While the benefits of Jiu-Jitsu are endless; these are what I felt were the top reasons L.E in particular would benefit from training? What do you think? What benefits do you think are important to our L.E?

12 COMMENTS

  1. I totally agree. The tough part for much LE is finding a place where they can train more self defense style BJJ instead of sport based. I love sport BJJ but it does have some techniques with push the self defense minded away

  2. As an LEO who trains in BJJ I was excited to read this article. Boy was I disappointed. Generally we can benefit from BJJ both in self defense and general health. But what I took away from this is the author views our officers as out of shape slobs who often use excessive force. This is simply not true. I suppose the media contributes to this but is it too much to ask the author to gather stats prior to publication? While I agree that we would benefit from training I feel the article falls well short of what it could have been.

    • I don’t View law enforcement negativity in fact I have many LE friends and am working on getting on with a department myself. Blogs are not about stats, I know that police are not out there beating citizens all the time (rarely in fact). However these days LE has a very negative reputation and this article was written not specifically for LE, it was written for the public. This articles only goal was to make the point that if all officers were better prepared then the rare, but publicized instances of police brutality would fade. Thanks For the input though I always appreciate feedback.

  3. The author is an idiot, mocking the tactics & health of police is no way motivating. Just another uneducated person spewing their opinions.

    • Actually I am not an Idiot at all. I am someone who works is security and is in the Process of becoming a police officer. I actually had many officers write in stating how truthful the article was and how helpful Jiu Jitsu has been to them. I even had some training coordinators for police departments write in and am planning to write a squeal article.Sound like you were just a bit to sensitive to some of the realities.
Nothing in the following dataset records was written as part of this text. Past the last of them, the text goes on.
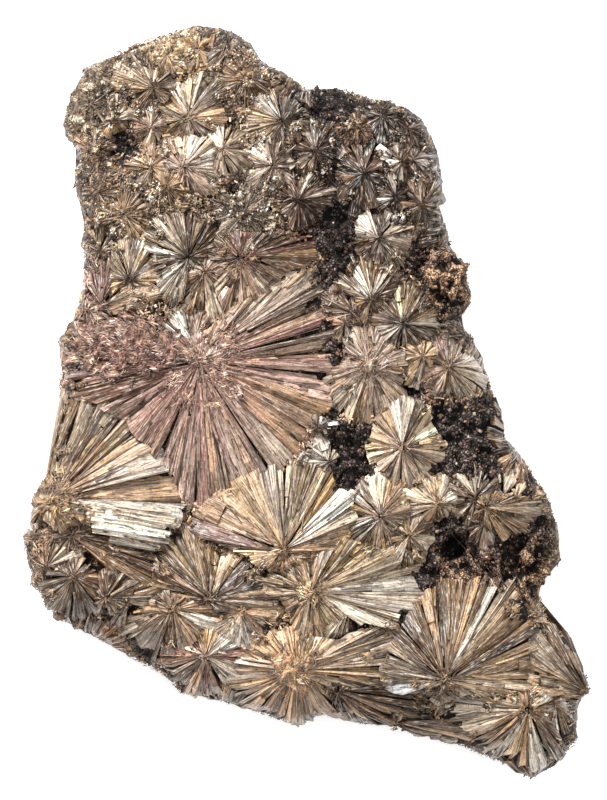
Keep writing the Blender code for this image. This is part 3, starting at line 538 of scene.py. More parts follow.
LOWER_FANS = (
    Fan("upper_spray", -4.1, -29.5, ((0, 11), (11, 13.2), (17, 14.2), (38, 16.5), (51, 16.7), (66, 17.5),
        (86, 16), (106, 16.2), (123, 16), (141, 17.5), (149, 19.4), (159, 19.9), (167, 19), (173, 12),
        (185, 6), (230, 3), (300, 4), (340, 6)), (TAN, OLIVE, CREAM), 1.6, 0.09, PEACH,
        (Sector(136, 172, (TAN, PINK, MAUVE, GREY), 2.6), Sector(102, 136, (TAN, CREAM, OLIVE), 1.8),
        Sector(62, 102, (GREY, OLIVE, PALE, CREAM), 1.2), Sector(45, 62, (OLIVE, TAN, GOLD, CREAM), 1.2),
        Sector(16, 45, (WHITE, PALE, WHITE), 1.6, 0.4), Sector(356, 16, (UMBER, TAN, OLIVE), 1.5))),
    Fan("long_spray", 1.4, -37.6, ((2, 21.3), (9, 21), (27, 19.4), (47, 15.4), (60, 13), (71, 8), (102, 6.6),
        (122, 8), (155, 8.1), (180, 10.5), (200, 5), (225, 4), (243, 7.3), (274, 8.6), (300, 11),
        (330, 13.2), (344, 18), (353, 20.5)), (TAN, CREAM, OLIVE), 1.4, 0.16, TAN,
        (Sector(358, 6, (WHITE, WHITE), 3.2, 0.9), Sector(6, 14, (CREAM, PALE), 1.4, 0.3),
        Sector(14, 36, (CREAM, TAN, OLIVE, PALE), 1.3), Sector(36, 54, (OLIVE, GOLD, PALE, UMBER), 1.4),
        Sector(54, 68, (PALE, GREY), 2.4, 0.3), Sector(68, 112, (TAN, OLIVE), 1.3),
        Sector(112, 135, (UMBER, WHITE, SOOT), 1), Sector(342, 358, (WHITE, PALE, WHITE, TAN), 1, 0.3),
        Sector(318, 342, (WHITE, PALE, WHITE), 1.2, 0.3), Sector(230, 318, (CREAM, PALE, TAN), 1.2))),
    Fan("peach_hub", -1.6, -53.4, ((0, 17.4), (19, 19.4), (29, 16.4), (36, 11), (60, 6.2), (90, 6.3),
        (140, 8.3), (173, 11.3), (186, 14.3), (200, 16), (216, 12.7), (241, 10.9), (268, 11.4), (297, 10.1),
        (315, 12), (328, 7), (335, 8.3), (349, 18.7)), (TAN, OLIVE, GREY), 1.2, 0.3, PEACH,
        (Sector(166, 192, (PALE, WHITE, TAN), 1.3), Sector(192, 222, (GREY, TAN, PALE), 1.2),
        Sector(222, 312, (UMBER, RUST, TAN, SOOT), 1.3), Sector(328, 340, (PALE, WHITE), 1, 0.3),
        Sector(340, 25, (OLIVE, GREY, TAN, CREAM), 0.9), Sector(25, 40, (PALE, CREAM), 1.3),
        Sector(40, 110, (CREAM, PALE), 1.1), Sector(115, 160, (RUST, PINK, CREAM), 1))),
    Fan("chevron", 8.6, -41.6, spray(216, 262, 8.6), (PALE, WHITE, CREAM, GREY), 0.8, 0.06, TAN),
    Fan("fibre_strip", 6.5, -57.6, spray(318, 358, 19, 2.5), (UMBER, RUST, SOOT, TAN), 0.6, 0.06, UMBER, (),
        0, -0.6),
    Fan("bottom_band", 17.8, -63.2, spray(328, 352, 16, 2.5), (TAN, UMBER, GREY), 1.3, 0.06, UMBER),
    Fan("white_up", 15, -22.8, ((59, 7.3), (80, 8.5), (98, 8.9), (116, 8.6), (135, 5), (158, 6.2),
        (186, 5.6), (205, 6.5), (223, 11), (244, 9.4), (275, 8.5), (300, 5), (0, 4.8)), (TAN, GREY, CREAM),
        1.5, 0.12, PINK, (Sector(90, 106, GLINT_TONES, 1.5, 0.4), Sector(106, 125, (PALE, GREY), 1.6),
        Sector(66, 90, (PALE, TAN)), Sector(145, 178, (GOLD, RUST, TAN), 1.5, 0.2),
        Sector(178, 192, GLINT_TONES, 0.8, 0.3), Sector(212, 236, (PALE, GREY), 2.2, 0.2),
        Sector(236, 290, (GOLD, CREAM, TAN), 1.4))),
    Fan("low_right", 20.7, -26.9, ((9, 6), (30, 3.5), (120, 3), (200, 4), (236, 8.8), (255, 7.6), (290, 5.7),
        (330, 4)), (TAN, PALE, OLIVE), 1.2, 0.12, TAN, (Sector(225, 262, (PALE, WHITE, OLIVE), 1.5),
        Sector(350, 25, (RUST, UMBER), 0.6))),
    Fan("pale_petals", 26.6, -20.4, ((0, 4.6), (27, 4.5), (64, 5.6), (95, 4), (121, 4.8), (150, 5.5),
        (173, 7.9), (195, 5), (270, 1.8)), (PALE, CREAM, TAN), 1.4, 0.1, TAN,
        (Sector(350, 35, GLINT_TONES, 1.2, 0.4), Sector(50, 80, (WHITE, GOLD), 1, 0.3))),
    Fan("grey_white", 34, -19.4, ((48, 5.4), (81, 6.6), (98, 7), (135, 6.1), (190, 5.7), (230, 3.5),
        (0, 2.4)), (GREY, PALE, UMBER), 1.1, 0.1, UMBER, (Sector(74, 108, GLINT_TONES, 1.6, 0.5),)),
    Fan("grey_uprights", 39.5, -19, spray(62, 105, 6.2), (GREY, UMBER, PALE), 1.2, 0.1, UMBER),
    Fan("glassy_oval", 36.1, -21, ((352, 10.4), (11, 8.6), (24, 6), (60, 2.5), (180, 2), (270, 4),
        (304, 6.4), (329, 8.6)), (TAN, OLIVE, GREY), 1, 0.35, TAN, (Sector(14, 40, (WHITE, PALE), 0.8),
        Sector(328, 338, (WHITE, TAN), 0.8)), 0.08, 0.9),
    Fan("brown_wedge", 42, -19.4, spray(46, 66, 5.6), (PINK, TAN), 1.6, 0.1, UMBER, (), 0, 0.5),
    Fan("white_down", 35.9, -24.3, ((230, 5.4), (250, 5), (270, 6.4), (292, 5.5), (310, 1.8), (90, 1.4),
        (215, 2)), (PALE, GREY, PINK), 1.3, 0.1, GREY, (Sector(262, 300, GLINT_TONES, 1.4, 0.3),), 0, 0.5),
    Fan("great_right", 27.8, -55, ((354, 17.6), (19, 18.4), (30, 19.8), (42, 22.2), (58, 22), (67, 22),
        (81, 18), (98, 16.3), (115, 14.2), (139, 12), (156, 12), (166, 12.4), (184, 13), (196, 12.5),
        (206, 6), (270, 3), (330, 6), (345, 17)), (TAN, GREY, OLIVE), 1.3, 0.13, RUST,
        (Sector(148, 188, (WHITE, WHITE, PALE, GREY), 1.5, 0.3), Sector(188, 202, (TAN, CREAM), 0.9),
        Sector(120, 148, (UMBER, GREY, TAN), 1.3), Sector(88, 120, (GREY, TAN, UMBER, PALE), 1.3),
        Sector(72, 88, (UMBER, TAN, GREY, RUST), 1.2), Sector(62, 72, (OLIVE, TAN, CREAM), 1.4),
        Sector(50, 62, (PALE, WHITE, TAN, GREY), 1.2), Sector(34, 50, (TAN, OLIVE, UMBER, CREAM), 1.3),
        Sector(24, 34, (UMBER, TAN, SOOT), 1.2), Sector(356, 24, (TAN, CREAM, PEACH, TAN), 1.7),
        Sector(336, 356, (PALE, GREY, CREAM), 1.3))),
    Fan("far_right", 55.6, -57.2, ((105, 9), (120, 12.5), (131, 13), (150, 11.5), (165, 10.4), (185, 10),
        (200, 8), (220, 3), (0, 3), (60, 5)), (CREAM, TAN, GREY), 1.6, 0.08, TAN,
        (Sector(115, 140, (GREY, UMBER, PALE)),)),
    Fan("cream_right", 44.4, -61.3, ((15, 6), (90, 3), (140, 5), (160, 12.6), (171, 16), (184, 17.8),
        (192, 15.2), (204, 11), (215, 13.2), (231, 11), (251, 12), (270, 13.4), (279, 12.6), (291, 11),
        (313, 10), (340, 5)), (CREAM, TAN, WHITE, UMBER), 1.3, 0.12, TAN,
        (Sector(154, 188, (CREAM, PALE, WHITE, UMBER), 1.2), Sector(188, 198, (PALE, WHITE, GREY), 1.2),
        Sector(208, 246, (TAN, WHITE, UMBER, CREAM), 1.2), Sector(246, 262, (TAN, OLIVE), 1.6),
        Sector(262, 290, (WHITE, UMBER, TAN), 1.1), Sector(290, 330, (WHITE, UMBER, PALE), 0.9))),
    Fan("edge_small", 49.9, -59.9, ((252, 6.4), (291, 9.5), (311, 6.8), (335, 4.5), (0, 4), (90, 2),
        (200, 2.5)), (GREY, WHITE, UMBER, TAN), 0.9, 0.1, UMBER),
)

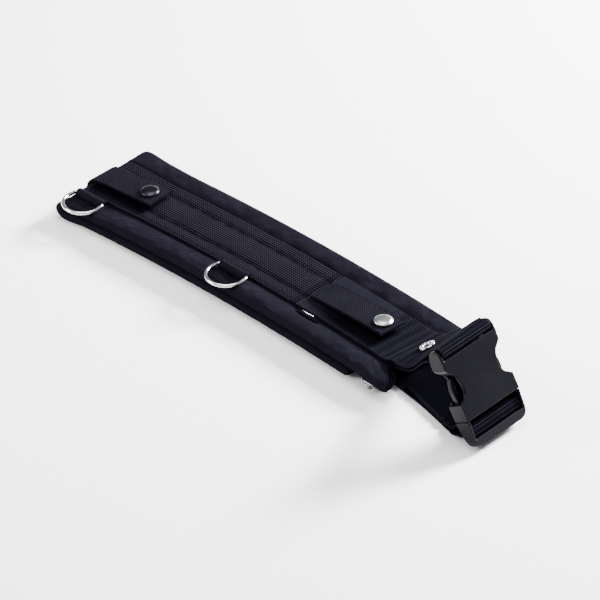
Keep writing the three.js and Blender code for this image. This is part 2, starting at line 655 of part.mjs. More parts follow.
function bucklePlug() {
  const arms = [1, -1].map((side) => {
    const outline = ARM.map(([u, v]) => [u * side, v]);
    if (side > 0) outline.reverse();
    return new CrossSection([outline], 'NonZero').extrude(6.6).translate([0, 0, -10.6]);
  });
  const tongue = drawn([[-3.4, 48.6], [-3.4, 14], [3.4, 14], [3.4, 48.6]].reverse(), -9.2, -5.2);
  const root = slab(-24.5, 24.5, 44.4, 48.9, -10.6, -4);
  const frame = drawn([
    [-27.3, 48.3], [27.3, 48.3], [27.3, 61.5], [25.8, 66.4], [21.5, 69.6], [-21.5, 69.6], [-25.8, 66.4],
    [-27.3, 61.5],
  ], -14.6, -0.6);
  const slopeCut = Manifold.cube([80, 40, 20]).translate([-40, 0, 0])
    .rotate([-7, 0, 0]).translate([0, 50.5, -0.6]);
  const backCut = Manifold.cube([80, 40, 20]).translate([-40, 0, -20])
    .rotate([11, 0, 0]).translate([0, 50.5, -14.6]);
  const slots = [
    slab(-25.8, 25.8, 48.9, LADDER.v0, -20, 5),
    slab(-25.8, 25.8, LADDER.v1, 61.6, -20, 5),
    slab(-25.8, 25.8, 48.9, 61.6, -20, LADDER.w0),
    slab(-25.8, 25.8, 48.9, 61.6, LADDER.w1, 5),
  ];
  const bars = Manifold.union([frame.subtract(slopeCut).subtract(backCut), root]);
  const open = bars.subtract(Manifold.union(slots));
  return setOnBuckle(toGeometry(Manifold.union([open, tongue, ...arms])));
}

function setOnBuckle(geometry) {
  const m = new THREE.Matrix4().makeBasis(AXES.u, AXES.v, AXES.w);
  m.setPosition(BUCKLE.x, BUCKLE.y, BUCKLE.z);
  return outward(geometry.applyMatrix4(m));
}

// Metal eyelet through the rising webbing: a barrel with a rolled flange above and one below.
function grommet() {
  const low = -3.95;
  const high = 1.4;
  const profile = [
    [3.0, low - 0.6], [6.0, low - 0.6], [6.4, low], [3.5, low], [3.5, high], [6.4, high], [6.6, high + 0.4],
    [5.8, high + 1.0], [4.1, high + 1.0], [3.0, high + 0.3], [3.0, low - 0.6],
  ].map(([r, h]) => new THREE.Vector2(r, h));
  const geometry = new THREE.LatheGeometry(profile, 24);
  geometry.rotateX(Math.PI / 2);
  geometry.rotateX(THREE.MathUtils.degToRad(EYELET.tip));
  geometry.rotateY(-THREE.MathUtils.degToRad(EYELET.rise));
  return geometry.translate(EYELET.x, EYELET.y, EYELET.z);
}

const MATERIALS = {
  pad_fabric: { color: 0x1d1d24, roughness: 0.85, metalness: 0 },
  grip_webbing: { color: 0x202027, roughness: 0.9, metalness: 0 },
  webbing: { color: 0x1b1b21, roughness: 0.82, metalness: 0 },
  flap_webbing: { color: 0x1e1e25, roughness: 0.85, metalness: 0 },
  buckle_plastic: { color: 0x26262c, roughness: 0.5, metalness: 0 },
  bright_steel: { color: 0xd9dadd, roughness: 0.15, metalness: 1 },
  snap_metal: { color: 0x3a3a40, roughness: 0.3, metalness: 1 },
};

const belt = new THREE.Group();
belt.name = 'utility_belt';

function add(name, geometry, slot) {
  const material = new THREE.MeshStandardMaterial(MATERIALS[slot]);
  material.name = slot;
  const mesh = new THREE.Mesh(geometry, material);
  mesh.name = name;
  belt.add(mesh);
}

add('padded_belt', paddedBelt(), 'pad_fabric');
add('grip_webbing', gripWebbing(), 'grip_webbing');
add('buckle_webbing', buckleWebbing(), 'webbing');
add('return_strap', returnStrap(), 'webbing');
add('flap_1', flap(flap1Points(), 0.03), 'flap_webbing');
add('flap_2', flap(FLAP_2_TOP, -0.03), 'flap_webbing');
add('snap_cap_1', snapCap(52.8, 23.6, 0.03), 'snap_metal');
add('snap_cap_2', snapCap(300.3, 25.0, -0.03), 'snap_metal');
add('snap_post_1', snapPost(52.8, 18.6, 20.6), 'snap_metal');
add('snap_post_2', snapPost(300.3, 18.6, 21.9), 'snap_metal');
RINGS.forEach((ring) => {
  add(`d_ring_${ring.number}`, ringGeometry(ring), 'bright_steel');
  add(`ring_tab_${ring.number}`, ringTab(ring), 'webbing');
});
add('seam_bar', seamBar(), 'bright_steel');
add('grommet', grommet(), 'bright_steel');
add('buckle_socket', buckleSocket(), 'buckle_plastic');
add('buckle_plug', bucklePlug(), 'buckle_plastic');

// The row frame has its origin at the middle of the underside.
const box = new THREE.Box3().setFromObject(belt);
const middle = box.getCenter(V3(0, 0, 0));
belt.children.forEach((mesh) => mesh.geometry.translate(-middle.x, -middle.y, -box.min.z));

export default belt;
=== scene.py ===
"""Dressed scene of the padded utility belt, laid folded and buckled on a pale floor.

Lengths in the code are millimetres on the belt's own lines: s runs from the fold to the buckle, t from
the near edge to the far edge, z up. BeltLines turns them into the frame's metres.
"""
from __future__ import annotations

import logging
import math
from dataclasses import dataclass, field
from enum import Enum
from typing import Callable, Sequence

import bmesh
import bpy
from mathutils import Matrix, Vector, noise


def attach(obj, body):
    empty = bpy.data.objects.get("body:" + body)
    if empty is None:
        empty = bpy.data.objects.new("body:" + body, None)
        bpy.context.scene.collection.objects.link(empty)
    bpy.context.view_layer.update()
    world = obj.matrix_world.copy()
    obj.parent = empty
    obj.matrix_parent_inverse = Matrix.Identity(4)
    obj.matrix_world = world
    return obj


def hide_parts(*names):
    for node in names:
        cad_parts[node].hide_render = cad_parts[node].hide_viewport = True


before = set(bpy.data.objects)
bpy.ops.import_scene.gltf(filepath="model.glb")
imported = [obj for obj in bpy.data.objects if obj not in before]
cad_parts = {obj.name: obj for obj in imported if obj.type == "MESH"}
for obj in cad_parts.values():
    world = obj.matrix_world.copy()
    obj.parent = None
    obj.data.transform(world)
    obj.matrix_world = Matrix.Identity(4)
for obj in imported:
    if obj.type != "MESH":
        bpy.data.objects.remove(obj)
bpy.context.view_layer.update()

log = logging.getLogger("belt")
MM = 0.001
Rows = Sequence[Sequence[float]]

# Middles across the belt, and what lies on the padded layer's middle surface.
BELT_MID = 47.15
FLAP_MID = 46.5
PAD_HALF = 2.1
PLY_GAP = 0.35
WEB_THICK = 1.5
FLAP_THICK = 2.2

# Pitch, length and thickness of a row's stitches.
THREAD = (3.0, 2.2, 0.5)
SLIM_THREAD = (3.0, 2.2, 0.45)
SHORT_THREAD = (2.8, 2.1, 0.5)


# Small sums

def lerp(a: float, b: float, f: float) -> float:
    """Return the value a share f of the way from a to b."""
    return a + (b - a) * f


def smooth(a: float, b: float, x: float) -> float:
    """Return 0 below a, 1 above b and an S-curve between them."""
    f = min(1.0, max(0.0, (x - a) / (b - a)))
    return f * f * (3 - 2 * f)


def look_up(rows: Rows, x: float) -> float:
    """Read a two-column table with straight lines between its rows.

    Args:
        rows: the table, sorted by its first column.
        x: where to read it.

    Returns:
        The value at x, held level past both ends.
    """
    if x <= rows[0][0]:
        return rows[0][1]
    for before, after in zip(rows, rows[1:]):
        if x <= after[0]:
            return lerp(before[1], after[1], (x - before[0]) / (after[0] - before[0]))
    return rows[-1][1]


def rounded_look_up(rows: Rows, x: float) -> float:
    """Read a two-column table along a smooth curve through its rows.

    Args:
        rows: the table, sorted by its first column.
        x: where to read it.

    Returns:
        The value at x.
    """
    if x <= rows[0][0]:
        return rows[0][1]
    for i in range(1, len(rows)):
        if x <= rows[i][0]:
            (x0, y0), (x1, y1) = rows[i - 1], rows[i]
            before = rows[max(0, i - 2)]
            after = rows[min(len(rows) - 1, i + 1)]
            slope0 = (y1 - before[1]) / max(1e-6, x1 - before[0])
            slope1 = (after[1] - y0) / max(1e-6, after[0] - x0)
            h = x1 - x0
            f = (x - x0) / h
            return (
                (2 * f**3 - 3 * f**2 + 1) * y0 + (f**3 - 2 * f**2 + f) * h * slope0
                + (3 * f**2 - 2 * f**3) * y1 + (f**3 - f**2) * h * slope1
            )
    return rows[-1][1]


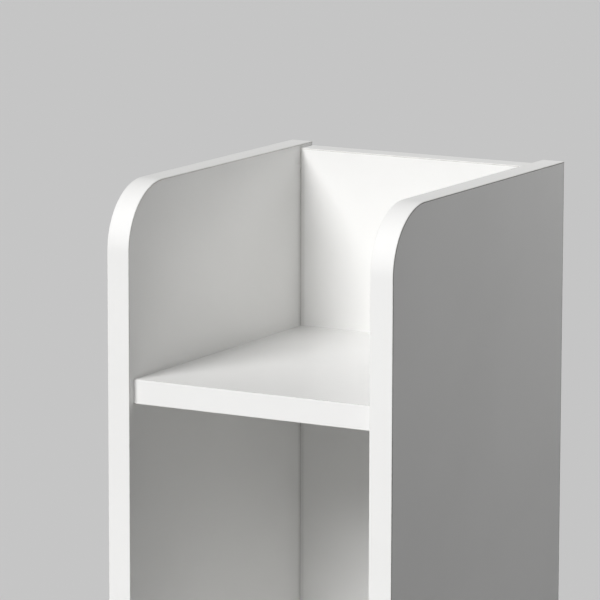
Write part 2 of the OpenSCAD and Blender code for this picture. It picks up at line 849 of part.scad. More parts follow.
side_left();
side_left_band();
side_left_rear_band();
side_right();
side_right_band();
side_right_rear_band();
back_board();
back_board_band();
tray_shelf();
tray_shelf_band();
niche_shelf();
niche_shelf_band();
bottom_panel();
bottom_panel_band();
plinth();
loose_shelf();
loose_shelf_band();
shelf_pins();
door();
door_bands();
door_pivot_pins();
door_pivot_bushes();
carcass_pivot_bushes();
knob();
knob_screw();
catch_housing();
catch_magnet();
catch_pole_plates();
catch_screws();
strike_plate();
strike_screw();
cam_bolts();
cam_locks();
cam_caps();
wood_dowels();
back_screws();
glides();
glide_nails();
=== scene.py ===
"""A narrow white column cabinet: finishes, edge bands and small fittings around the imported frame."""

import math

import bmesh
import bpy
from mathutils import Matrix, Vector


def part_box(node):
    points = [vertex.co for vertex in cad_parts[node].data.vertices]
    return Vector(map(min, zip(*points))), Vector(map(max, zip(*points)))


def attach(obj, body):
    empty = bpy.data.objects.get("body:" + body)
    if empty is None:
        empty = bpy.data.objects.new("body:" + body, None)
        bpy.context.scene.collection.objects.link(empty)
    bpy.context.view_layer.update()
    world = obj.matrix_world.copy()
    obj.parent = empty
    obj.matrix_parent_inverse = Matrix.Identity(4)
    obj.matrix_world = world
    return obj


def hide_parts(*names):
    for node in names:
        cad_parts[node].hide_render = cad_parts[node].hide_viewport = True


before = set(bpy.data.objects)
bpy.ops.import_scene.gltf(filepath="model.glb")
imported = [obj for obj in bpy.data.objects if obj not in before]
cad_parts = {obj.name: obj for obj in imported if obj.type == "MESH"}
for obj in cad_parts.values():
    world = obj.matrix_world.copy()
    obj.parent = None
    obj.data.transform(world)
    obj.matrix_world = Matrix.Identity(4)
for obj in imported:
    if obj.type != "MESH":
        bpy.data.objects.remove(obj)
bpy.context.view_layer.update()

MM = 0.001
X, Y, Z = (Vector(axis) for axis in ((1, 0, 0), (0, 1, 0), (0, 0, 1)))

# Sizes that the frame's boxes don't give
CORNER_R = 32 * MM
CORNER_LEAD = 1 * MM
BAND_T = 0.6 * MM
BAND_SKIN = 0.35 * MM
BAND_ARRIS = 0.3 * MM
GLUE_RECESS = 0.02 * MM
END_GAP = 0.05 * MM
END_ARRIS = 0.1 * MM
BUSH_HOLE_R = 4.05 * MM
CAM_CAP_R, CAM_CAP_T = 8 * MM, 1 * MM
CAM_CAP_ROUND, CAM_CAP_WALL, CAM_CAP_CROWN = 0.8 * MM, 0.4 * MM, 0.88 * MM
CAM_CAP_DEPTHS = (-41.25 * MM, 48.75 * MM)
KNOB_BORE_R, KNOB_BORE_L = 2.05 * MM, 9.3 * MM
KNOB_FOOT_R, KNOB_FOOT_T = 8 * MM, 2 * MM
KNOB_WAIST_R, KNOB_HEAD_T, KNOB_ROUND, KNOB_DOME = 5 * MM, 9 * MM, 3 * MM, 0.35 * MM
KNOB_SOFT = 0.3 * MM
KNOB_LIP_TURN = 3
KNOB_RUBBED_FROM, KNOB_RUBBED_TO = 11 * MM, 12.4 * MM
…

  4. I love Brazilian Jiujitsu and apply many techniques to subdue combative subject along with wrestling…but BJJ alone does cover a search techniques, from a Terry Pat Down to a Felony Ped Stop, if the System had techniques for searching and handcuffing, it would be a program many departments can apply…any leadership would need all those aspects covered before endorsement…anytime thus point it’s up to individuals to train in BJJ, Boxing, MMA etc

  5. Kris,
    As a retired Police Officer and Academy Instructor, I believe that you wrote this article with good intentions but it is easy to offer opinions from a distance. Most officers start their careers in good or academy shape but 24 HR work schedules, life and family sometimes don’t afford the opportunity to stay in top shape or to train in a disciple that offers classes on a 9 to 5 persons schedule. I believe that BJJ, Karate, Akido and Krav Maga can be used by officers as additional training BUT they have to be tailored to Law Enforcement standards. A possible solution is a mixture of the best techniques of all the arts to form a law enforcement version. Best of luck with your career.

  6. I absolutely think leo should be training in some form of grappling full time. Bjj,judo ,or wrestling. It allows you to control where the fight goes. It definitely needs to be adapted to account for gun retention. I don’t think the author means that it replaces search and cuffing procedures. As for the getting a bad rap. I absolutely don’t think that most officers use excessive force. Even the ones who get caught in the news. I think they use ineffective force which takes longer to gain control and looks way more violent. Just my take from rolling with several officers that train with ( not out of shape btw).

  7. I love BJJ, I’ve trained for years, I’ve owned an MMA gym for 10 years and I am also a cop. I became an officer nearly 16 years ago and I have trained 100’s of officers and recruits in defensive tactics/use of force. I agree that officers should stay in shape and I also agree that officers should know how to fight because our lives could literally depend on it and many of the people we fight with have at least a basic knowledge of MMA because of the UFC. However, this article, especially written by someone “who wants to be an officer”, is overly simplistic and naive. First off, excessive use of force is when force is used that is inappropriate for the situation. For example, if during a fight an officer becomes exhausted and the suspect is high on PCP and is overpowering the officer, is it excessive to shoot him? I say no. I believe that’s appropriate under the circumstances. So if you mean lethal force is excessive, you’re wrong. Excessive force has nothing to do with an officers fighting skills and everything to do with his attitude, professionalism and control. The other area where you missed the mark is that BJJ is not magic. Even if every officer trained, there would be differences in skill levels, ability, joint problems, flexibility, age, etc. Also, it’s not a sport out there. People are high on drugs, mentally ill, have weapons, etc. and officers are wearing gun belts, vests and about 40lbs of gear which adds to the difficulty in movement. And I’ve never had to try handcuff someone is BJJ. Think of how difficult it can be sometimes to submit someone in BJJ and now you have to try and get both hands behind their back and put cuffs on? Not always easy. The bad guys aren’t gonna “tap out” in a lot of these cases and many departments have banned rear naked chokes as a control, which I think is a mistake, but nonetheless they have. I believe most still allow it in a life or death situation. Anyway, my point is BJJ is great but it won’t change the face of law enforcement and tactics. All officers should stay in shape and learn to fight…both ground and stand up. I wish you the best of luck in becoming a police officer and I’d love to have this conversation with you again after you have a couple of years on the road. Be safe!

  8. I’m an okie, we all wrestled and these skills transfer well into custody and control. Also it’s aganst the law to resist arrest, if you get hurt doing so that is on you.